[Written problem]: Reproduce, please, only the lines from the first line below to the line containing "slot_clearance = 0.05", inclusive.

[Data]:
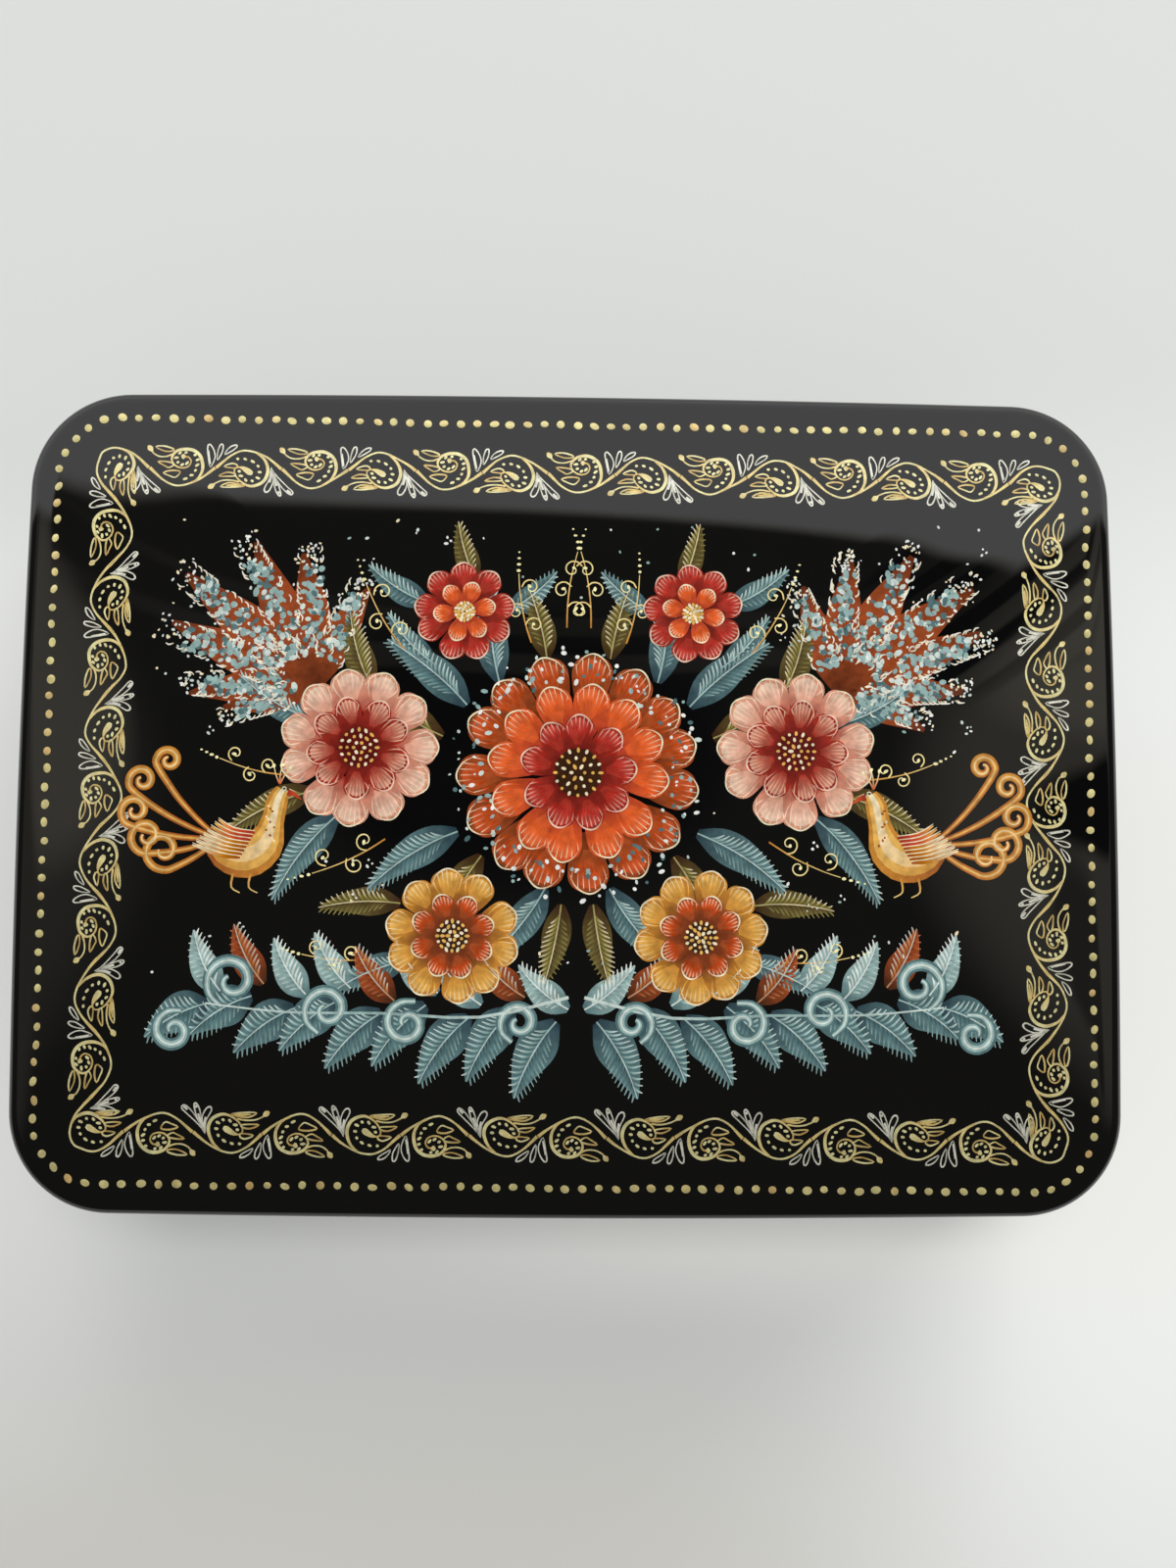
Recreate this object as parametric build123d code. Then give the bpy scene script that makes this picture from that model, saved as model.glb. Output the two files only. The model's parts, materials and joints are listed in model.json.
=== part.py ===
from build123d import *
import math
import os

# A hinged lacquer box of papier-mache. The walls are wound rings, the bottom and the crowned lid
# panel are pressed boards, and a thin liner inside the body stands up as a lip that the lid
# closes over. A long brass hinge is let into the back, and hidden pins hold its leaves. Behind the
# hinge's axis both rims are bevelled, and the bevels meet where the lid stops.
# The origin is at the middle of the base. X runs along the box, the hinge is at +Y, Z is up.
# All lengths are in millimetres.

# The outline seen from above: gently bowed sides with rounded corners
box_length = 140.0
box_depth = 105.0
side_bow = 0.65
corner_radius = 12.8

# The body's wound wall
seam_height = 29.0
wall_thickness = 4.0
base_round = 0.9
rim_ease = 0.3
rebate_width = 1.8

# The bottom board, glued up into the wall's rebate
bottom_thickness = 3.0
glue_gap = 0.08

# The liner, glued inside the body's wall and standing above the seam
liner_thickness = 1.2
lip_height = 3.0
lip_lead = 0.5
lip_clearance = 0.3

# The lid: a wound wall under a pressed panel, whose edge is rounded over until it meets the crown
seam_gap = 0.15
lid_wall_height = 8.0
panel_edge_height = 5.5
panel_crown = 2.7
panel_thickness = 3.6
panel_round = 1.8
shoulder_slope = 5.0
crown_guide_shares = (-0.7, -0.35, 0, 0.35, 0.7)

# The hinge. Its leaves are bent to an L, and stand in a slot in each wall
hinge_length = 70.0
knuckle_count = 5
knuckle_gap = 0.2
pin_radius = 0.6
pin_clearance = 0.05
pin_head_radius = 0.95
pin_head_height = 0.4
leaf_thickness = 0.5
leaf_reach = 6.0
axis_inset = 0.5
slot_inset = 2.5
groove_clearance = 0.2
slot_clearance = 0.05

# How far the lid opens, in degrees, before the bevels at the back meet
opening_angle = 100.0
bevel_clearance = 0.1

# The pins that hold each leaf in its wall
leaf_pin_count = 3
leaf_pin_radius = 0.5
leaf_pin_bite = 1.1
leaf_pin_clearance = 0.03

# How far a cutting shape runs past what it cuts
overrun = 1.0

# Places that follow from the sizes above
lid_wall_thickness = wall_thickness - lip_clearance
liner_inset = wall_thickness + glue_gap
lid_base = seam_height + seam_gap
panel_base = lid_base + lid_wall_height
shoulder_z = panel_base + panel_edge_height
shoulder_inset = panel_round * (1 - math.sin(math.radians(shoulder_slope)))
shoulder_drop = panel_round * (1 - math.cos(math.radians(shoulder_slope)))
knuckle_radius = pin_radius + pin_clearance + leaf_thickness
knuckle_pitch = hinge_length / knuckle_count
hinge_y = box_depth / 2 - axis_inset
hinge_z = seam_height + seam_gap / 2
slot_y = box_depth / 2 - slot_inset


def outline(inset):
    """The box's outline seen from above, drawn in by inset all round."""
    side_x, side_y = box_length / 2, box_depth / 2
    corner_x, corner_y = side_x - side_bow, side_y - side_bow
    sides = [
        ThreePointArc((corner_x, -corner_y), (side_x, 0), (corner_x, corner_y)),
        ThreePointArc((corner_x, corner_y), (0, side_y), (-corner_x, corner_y)),
        ThreePointArc((-corner_x, corner_y), (-side_x, 0), (-corner_x, -corner_y)),
        ThreePointArc((-corner_x, -corner_y), (0, -side_y), (corner_x, -corner_y)),
    ]
    sketch = make_face(Curve() + sides)
    sketch = fillet(sketch.vertices(), corner_radius)
    return offset(sketch, amount=-inset) if inset else sketch


def slab(inset, low, high):
    """A solid with the box's outline, drawn in by inset, between two heights."""
    return extrude(Pos(0, 0, low) * outline(inset), amount=high - low)


def ends(solid, which):
    """The edges round the lowest (0) or highest (-1) end of an upright solid."""
    return solid.edges().group_by(Axis.Z)[which]


def block(x, y, z):
    """A box given by its low and high limits along X, Y and Z."""
    size = (x[1] - x[0], y[1] - y[0], z[1] - z[0])
    return Pos(x[0], y[0], z[0]) * Box(*size, align=(Align.MIN, Align.MIN, Align.MIN))


def rod_along_x(radius, low, high):
    """A rod on the hinge's axis, between two places along it."""
    turned = Rot(0, 90, 0) * Cylinder(radius, high - low)
    return Pos((low + high) / 2, hinge_y, hinge_z) * turned


def knuckle_span(index):
    """Where one knuckle of the hinge begins and ends along X."""
    start = -hinge_length / 2 + index * knuckle_pitch
    return start + knuckle_gap / 2, start + knuckle_pitch - knuckle_gap / 2


def leaf_pin_places():
    """Where the leaf pins stand along X, evenly spread over the hinge."""
    spacing = hinge_length / leaf_pin_count
    return [(index + 1 / 2) * spacing - hinge_length / 2 for index in range(leaf_pin_count)]


def leaf_pin(x, z, radius, inner_y, bite):
    """One pin through a wall: from the wall's inner face, through the leaf, and on by bite."""
    outer_y = slot_y + leaf_thickness / 2 + bite
    turned = Rot(90, 0, 0) * Cylinder(radius, outer_y - inner_y)
    return Pos(x, (inner_y + outer_y) / 2, z) * turned


def leaf_pin_height(direction):
    """The height of a leaf's row of pins: the middle of the part of it that is in the slot."""
    face = seam_height if direction < 0 else lid_base
    return face + direction * (leaf_thickness + leaf_reach) / 2


def hinge_room(direction):
    """What a wall loses for the hinge: the barrel's groove, the leaf's rebate and its slot."""
    face = seam_height if direction < 0 else lid_base
    half = hinge_length / 2 + pin_head_height + groove_clearance
    groove = rod_along_x(knuckle_radius + groove_clearance, -half, half)
    leaf_half = hinge_length / 2 + slot_clearance
    slot_half = leaf_thickness / 2 + slot_clearance
    x = (-leaf_half, leaf_half)
    past_seam = face - direction * overrun
    web_end = face + direction * (leaf_thickness + slot_clearance)
    slot_end = face + direction * (leaf_reach + slot_clearance)
    rebate = block(x, (slot_y - slot_half, hinge_y), sorted((past_seam, web_end)))
    slot = block(x, (slot_y - slot_half, slot_y + slot_half), sorted((past_seam, slot_end)))
    return groove + rebate + slot


def stop_bevel(direction):
    """What a rim loses behind the hinge's axis, so that the lid can open to its full angle."""
    half_angle = math.radians(opening_angle / 2)
    drop = bevel_clearance / math.cos(half_angle)
    start_y = hinge_y - drop / math.tan(half_angle)
    end_y = box_depth / 2 + overrun
    end_z = hinge_z + direction * math.tan(half_angle) * (end_y - start_y)
    profile = make_face(Polyline((start_y, hinge_z), (end_y, hinge_z), (end_y, end_z), close=True))
    return extrude(Plane.YZ * profile, amount=box_length / 2, both=True)


def pin_holes(direction, inner_y):
    """The blind holes for one leaf's pins, bored from the wall's inner face."""
    radius = leaf_pin_radius + leaf_pin_clearance
    bite = leaf_pin_bite + leaf_pin_clearance
    z = leaf_pin_height(direction)
    return [leaf_pin(x, z, radius, inner_y - overrun, bite) for x in leaf_pin_places()]


def body_wall():
    """The wound wall of the body, with its rebate below and the hinge's room at the back."""
    solid = slab(0, 0, seam_height)
    solid = fillet(ends(solid, 0), base_round)
    solid = chamfer(ends(solid, -1), rim_ease)
    solid -= slab(wall_thickness, -overrun, seam_height + overrun)
    solid -= slab(wall_thickness - rebate_width, -overrun, bottom_thickness)
    solid -= stop_bevel(-1)
    solid -= hinge_room(-1)
    for hole in pin_holes(-1, box_depth / 2 - wall_thickness):
        solid -= hole
    return solid


def bottom_panel():
    """The pressed board that closes the body from below."""
    return slab(wall_thickness - rebate_width + glue_gap, 0, bottom_thickness)


def body_liner():
    """The thin wound liner. It stands on the bottom board, and its top edge is the lid's lip."""
    top = seam_height + lip_height
    solid = slab(liner_inset, bottom_thickness, top)
    solid = chamfer(ends(solid, -1), lip_lead)
    return solid - slab(liner_inset + liner_thickness, 0, top + overrun)


def lid_wall():
    """The wound wall of the lid, thinner than the body's so that it clears the lip."""
    solid = slab(0, lid_base, panel_base)
    solid = chamfer(ends(solid, 0), rim_ease)
    solid -= slab(lid_wall_thickness, lid_base - overrun, panel_base + overrun)
    solid -= stop_bevel(1)
    solid -= hinge_room(1)
    for hole in pin_holes(1, box_depth / 2 - lid_wall_thickness):
        solid -= hole
    return solid


def crown_height(u, v, corner_u, corner_v):
    """The crown's height as a share: 1 at the middle, and 0 at the sides and at the round corners."""
    flatness = (corner_u**2 + corner_v**2 - 1) / (corner_u * corner_v) ** 2
    height = (1 - flatness * u**2) * (1 - flatness * v**2)
    return (height - (1 - flatness)) / flatness


def crowned(solid, inset, rise):
    """The solid with a crown of the given rise on its flat top, which is drawn in by inset."""
    top = solid.faces().sort_by(Axis.Z)[-1]
    level = top.center().Z
    half_x, half_y = box_length / 2 - inset, box_depth / 2 - inset
    corner_drop = side_bow + (corner_radius - inset) * (1 - math.sqrt(1 / 2))
    corner_u, corner_v = 1 - corner_drop / half_x, 1 - corner_drop / half_y
    guides = [
        (half_x * u, half_y * v, level + rise * crown_height(u, v, corner_u, corner_v))
        for u in crown_guide_shares
        for v in crown_guide_shares
    ]
    crown = Face.make_surface(top.edges(), surface_points=guides)
    return solid + Solid(Shell([crown, top]))


def lid_panel():
    """The pressed lid panel: crowned on top, rounded over at its edge and hollowed below."""
    solid = slab(0, panel_base, shoulder_z + shoulder_drop)
    solid = fillet(ends(solid, -1), panel_round)
    solid = split(solid, Plane((0, 0, shoulder_z)), keep=Keep.BOTTOM)
    solid = crowned(solid, shoulder_inset, panel_crown)
    hollow = slab(lid_wall_thickness, panel_base - overrun, shoulder_z - panel_thickness)
    return solid - crowned(hollow, lid_wall_thickness, panel_crown)


def hinge_leaf(direction, parity):
    """One L-shaped leaf with every second knuckle: direction is -1 for the body and 1 for the lid."""
    face = seam_height if direction < 0 else lid_base
    half = hinge_length / 2
    web_end = face + direction * leaf_thickness
    leaf_end = face + direction * leaf_reach
    inner_y, outer_y = slot_y - leaf_thickness / 2, slot_y + leaf_thickness / 2
    leaf = block((-half, half), (inner_y, hinge_y), sorted((face, web_end)))
    leaf += block((-half, half), (inner_y, outer_y), sorted((face, leaf_end)))
    room_y = hinge_y - knuckle_radius - knuckle_gap
    room_z = (hinge_z - knuckle_radius - overrun, hinge_z + knuckle_radius + overrun)
    for index in range(knuckle_count):
        low, high = knuckle_span(index)
        if index % 2 == parity:
            leaf += rod_along_x(knuckle_radius, low, high)
        else:
            room_x = (low - knuckle_gap, high + knuckle_gap)
            leaf -= block(room_x, (room_y, hinge_y + overrun), room_z)
    leaf -= rod_along_x(pin_radius + pin_clearance, -half - overrun, half + overrun)
    z = leaf_pin_height(direction)
    for x in leaf_pin_places():
        radius = leaf_pin_radius + leaf_pin_clearance
        leaf -= leaf_pin(x, z, radius, inner_y - overrun, overrun)
    return leaf


def leaf_pins(direction, inner_y):
    """The row of pins that holds one leaf in its wall."""
    z = leaf_pin_height(direction)
    pins = [leaf_pin(x, z, leaf_pin_radius, inner_y, leaf_pin_bite) for x in leaf_pin_places()]
    return Compound(children=pins)


def hinge_pin():
    """The hinge's pin, with a low head at each end that keeps it in the knuckles."""
    half = hinge_length / 2
    pin = rod_along_x(pin_radius, -half, half)
    for low, high in ((-half - pin_head_height, -half), (half, half + pin_head_height)):
        pin += rod_along_x(pin_head_radius, low, high)
    outer_edges = pin.edges().group_by(Axis.X)
    return chamfer(outer_edges[0] + outer_edges[-1], pin_head_height / 2)


def main():
    """Builds every piece and writes one STEP file for each."""
    pieces = {
        "body_wall": body_wall(),
        "bottom_panel": bottom_panel(),
        "body_liner": body_liner(),
        "lid_wall": lid_wall(),
        "lid_panel": lid_panel(),
        "hinge_leaf_body": hinge_leaf(-1, 0),
        "hinge_leaf_lid": hinge_leaf(1, 1),
        "leaf_pins_body": leaf_pins(-1, box_depth / 2 - wall_thickness),
        "leaf_pins_lid": leaf_pins(1, box_depth / 2 - lid_wall_thickness),
        "hinge_pin": hinge_pin(),
    }
    os.makedirs("parts", exist_ok=True)
    for name, piece in pieces.items():
        export_step(piece, f"parts/{name}.step")


if __name__ == "__main__":
    main()
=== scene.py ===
"""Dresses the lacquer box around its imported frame.

Smooth lacquered skins cover the plain solids, the hinge is bright brass, and the lid carries a line
of dots, a scroll border and a bouquet, all laid on its crown in brush strokes under clear lacquer.
Sizes are in millimetres until a mesh or a node tree is made, and in metres from there on.
"""

import json
import logging
import math
import random
from dataclasses import dataclass, replace
from enum import Enum
from typing import Callable, Iterable, Sequence

import bmesh
import bpy
from bmesh.types import BMesh, BMVert
from bpy.types import Material, Mesh, Node, NodeSocket, NodeTree, Object
from mathutils import Matrix, Vector


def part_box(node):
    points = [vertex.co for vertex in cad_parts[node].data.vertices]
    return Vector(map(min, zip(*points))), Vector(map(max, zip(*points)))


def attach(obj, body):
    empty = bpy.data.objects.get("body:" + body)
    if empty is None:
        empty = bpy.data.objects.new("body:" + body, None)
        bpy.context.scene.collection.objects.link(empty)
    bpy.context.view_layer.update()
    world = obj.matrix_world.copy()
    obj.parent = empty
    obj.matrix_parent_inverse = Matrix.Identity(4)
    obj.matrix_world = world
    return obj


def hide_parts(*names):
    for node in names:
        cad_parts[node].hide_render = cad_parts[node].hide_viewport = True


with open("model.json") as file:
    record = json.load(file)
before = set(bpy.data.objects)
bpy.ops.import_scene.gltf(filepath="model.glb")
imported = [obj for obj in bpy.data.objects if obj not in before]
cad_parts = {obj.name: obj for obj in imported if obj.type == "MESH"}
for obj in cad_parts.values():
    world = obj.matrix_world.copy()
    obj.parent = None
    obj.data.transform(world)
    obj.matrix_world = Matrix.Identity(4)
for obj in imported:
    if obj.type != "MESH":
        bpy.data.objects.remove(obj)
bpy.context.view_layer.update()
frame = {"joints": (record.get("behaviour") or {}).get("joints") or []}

MM = 0.001
PIGMENT = "pigment"
HALF_WIDTH = "half_width"
LIFT = "lift"
log = logging.getLogger("lacquer_box")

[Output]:
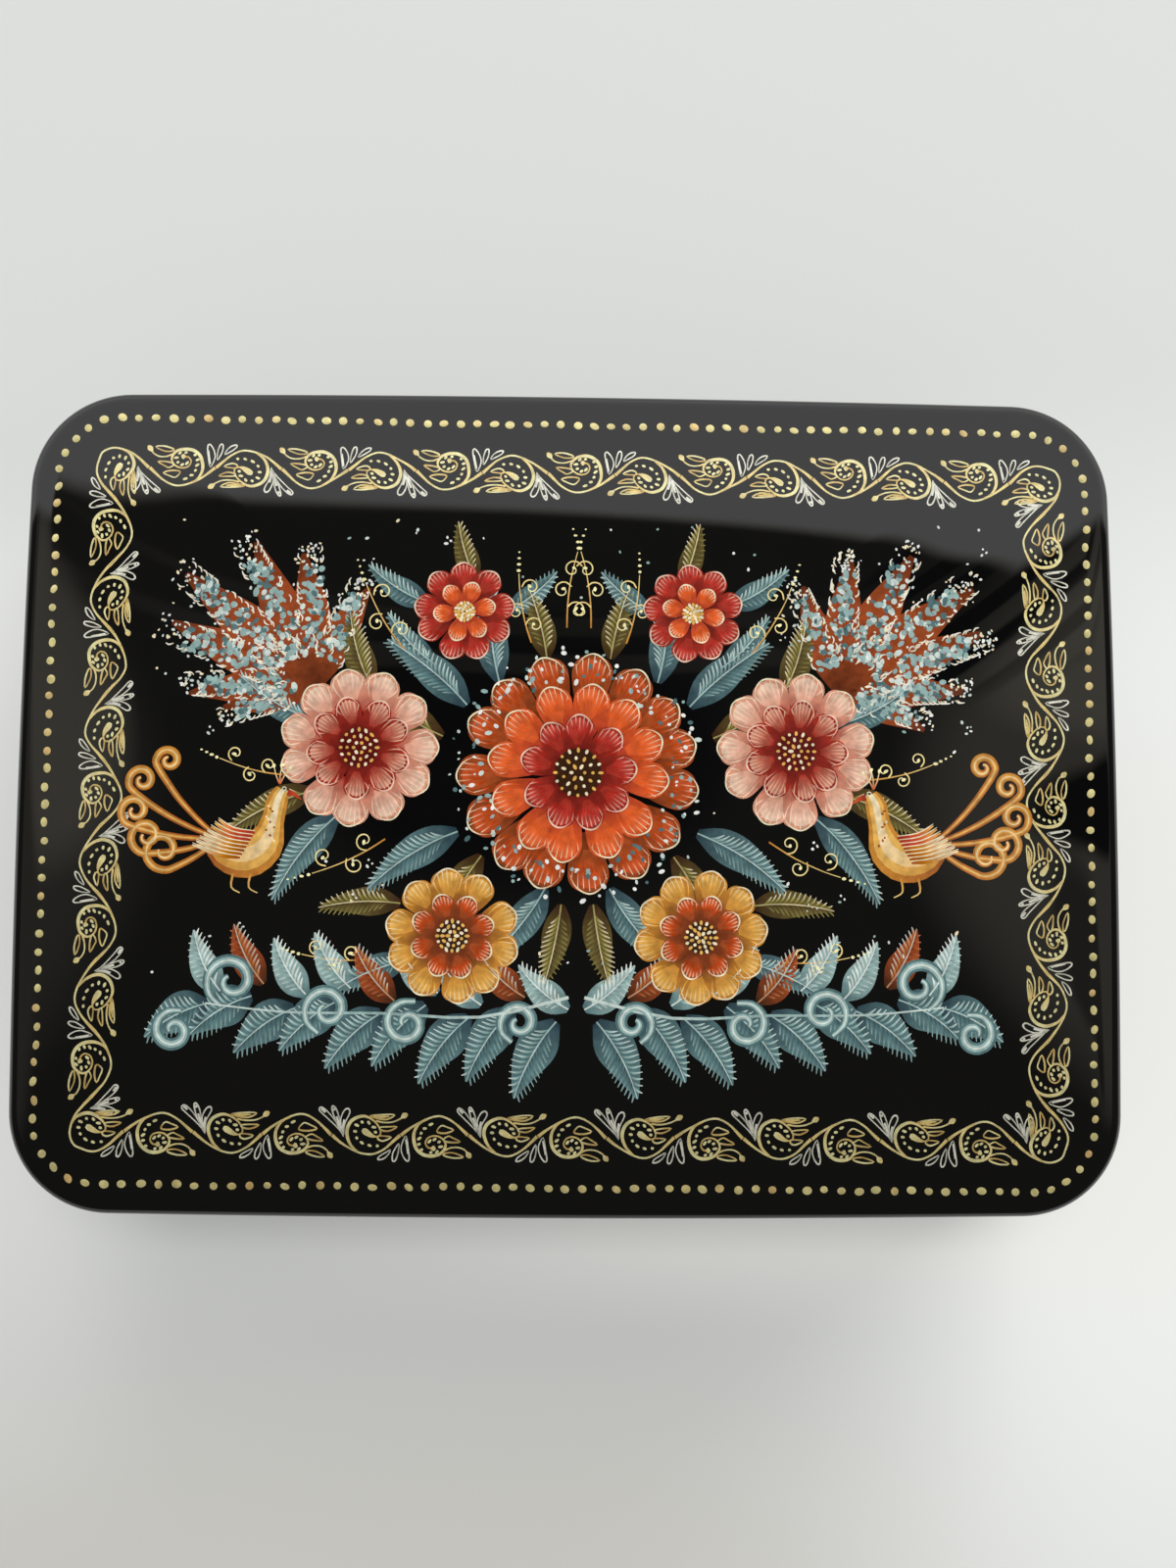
Recreate this object as parametric build123d code. Then give the bpy scene script that makes this picture from that model, saved as model.glb. Output the two files only. The model's parts, materials and joints are listed in model.json.
=== part.py ===
from build123d import *
import math
import os

# A hinged lacquer box of papier-mache. The walls are wound rings, the bottom and the crowned lid
# panel are pressed boards, and a thin liner inside the body stands up as a lip that the lid
# closes over. A long brass hinge is let into the back, and hidden pins hold its leaves. Behind the
# hinge's axis both rims are bevelled, and the bevels meet where the lid stops.
# The origin is at the middle of the base. X runs along the box, the hinge is at +Y, Z is up.
# All lengths are in millimetres.

# The outline seen from above: gently bowed sides with rounded corners
box_length = 140.0
box_depth = 105.0
side_bow = 0.65
corner_radius = 12.8

# The body's wound wall
seam_height = 29.0
wall_thickness = 4.0
base_round = 0.9
rim_ease = 0.3
rebate_width = 1.8

# The bottom board, glued up into the wall's rebate
bottom_thickness = 3.0
glue_gap = 0.08

# The liner, glued inside the body's wall and standing above the seam
liner_thickness = 1.2
lip_height = 3.0
lip_lead = 0.5
lip_clearance = 0.3

# The lid: a wound wall under a pressed panel, whose edge is rounded over until it meets the crown
seam_gap = 0.15
lid_wall_height = 8.0
panel_edge_height = 5.5
panel_crown = 2.7
panel_thickness = 3.6
panel_round = 1.8
shoulder_slope = 5.0
crown_guide_shares = (-0.7, -0.35, 0, 0.35, 0.7)

# The hinge. Its leaves are bent to an L, and stand in a slot in each wall
hinge_length = 70.0
knuckle_count = 5
knuckle_gap = 0.2
pin_radius = 0.6
pin_clearance = 0.05
pin_head_radius = 0.95
pin_head_height = 0.4
leaf_thickness = 0.5
leaf_reach = 6.0
axis_inset = 0.5
slot_inset = 2.5
groove_clearance = 0.2
slot_clearance = 0.05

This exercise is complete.